Phillip J. Eby wrote:
> At 08:29 PM 11/22/2006 -0800, Guido van Rossum wrote:
> >One thing that rubs me the wrong way about generic functions is that
> >it appears to go against OO. Now I'm not someone to take OO as
> >religion, but there's something uncomfortable (for me) about how, in
> >Phillip's world, many things become functions instead of methods,
> >which brings along concerns about the global namespace filling up, and
> >also about functionality being spread randomly across too many
> >modules. I fear I will miss the class as a convenient focus for
> >related functionality.
>
> I originally proposed a solution for this back in January '05, but it was
> too premature.  But since you have now stated the problem that the proposal
> was intended to solve, perhaps the solution has a chance now.  :)
>
> I will try to be as concrete as possible.  Let's start with an actual,
> hopefully non-exploding 'Interface' implementation, based on an assumption
> that we have generic functions available:

Could you point out where the example uses generic functions?

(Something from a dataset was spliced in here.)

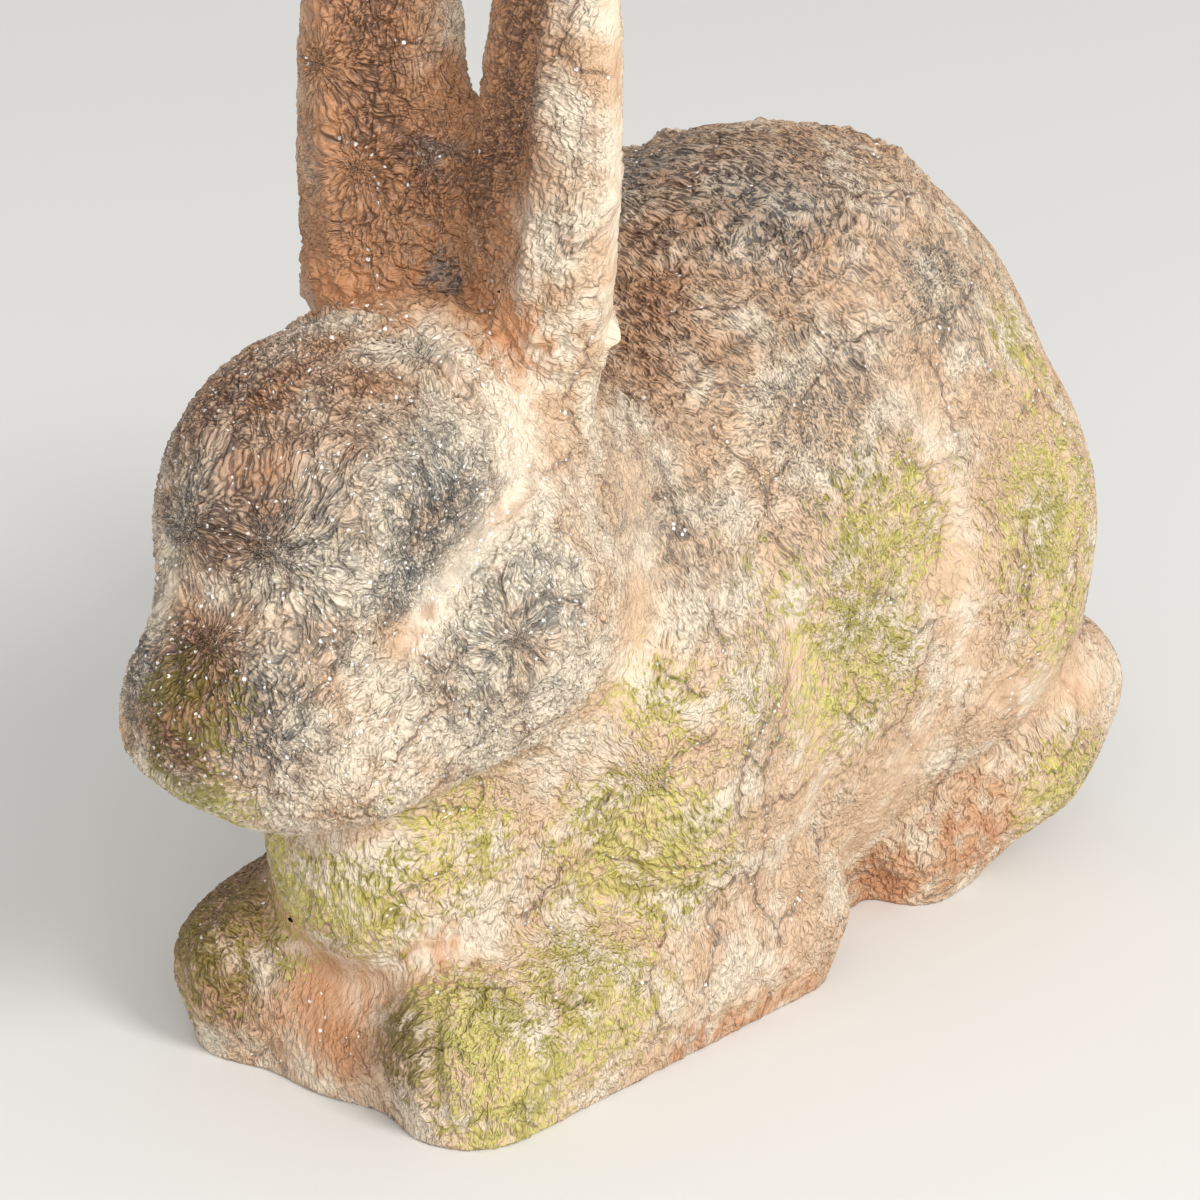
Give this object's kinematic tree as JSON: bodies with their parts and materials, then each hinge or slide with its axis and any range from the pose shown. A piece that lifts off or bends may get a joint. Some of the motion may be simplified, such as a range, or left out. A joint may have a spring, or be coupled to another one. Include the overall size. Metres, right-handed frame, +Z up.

>      class InterfaceClass(type):
>          def __init__(cls, name, bases, cdict):
>              for k,v in cdict.items():
>                  # XXX this should probably skip at least __slots__,
>                  #     __metaclass__, and __module__, but oh well
>                  cdict[k] = AdaptingDescriptor(v)
>
>      class Interface:
>          __metaclass__ = InterfaceClass
>          __slots__ = '__self__'
>
>          def __init__(self, subject):
>              # this isinstance() check should be replaced by an
>              # 'unwrap()' generic function, so other adapter types
>              # will work, but this is just an example, so...
>              if isinstance(subject, Interface):
>                  subject = subject.__self__
>              self.__self__ = subject
>
>      class AdaptingDescriptor:
>          def __init__(self, descriptor):
>              self.wrapped = descriptor
>          def __get__(self, ob, typ=None):
>              if ob is None:
>                  return self
>              return self.wrapped.__get__(ob.__self__, typ)

OK, that didn't explode my head, but it went straight over it. It may
only be 20 or so lines of code, but it's so concentrated that I can't
really understand it. All I get is that there's a class named
Interface that does some magic. (I'm sure I could understand it, but
it would take me a whiteboard and half an hour close reading of the
code, and I just don't want to spend that time right now.)

> Now, using this new "interface framework", let's implement a small
> "mapping" typeclas... er, interface.
>
>      class Mapping(Interface):
>          def keys(self):
>              return [k for k,v in self.items()]
>          def items(self):
>              return [k,self[k] for k in self.keys()]
>          # ... other self-recursive definitions
>
> What does this do?  Well, we can now call Mapping(foo) to turn an arbitrary
> object into something that has Mapping's generic functions as its methods,

What are Mapping's generic functions? keys and items? How can I tell
they are generic? What made them generic?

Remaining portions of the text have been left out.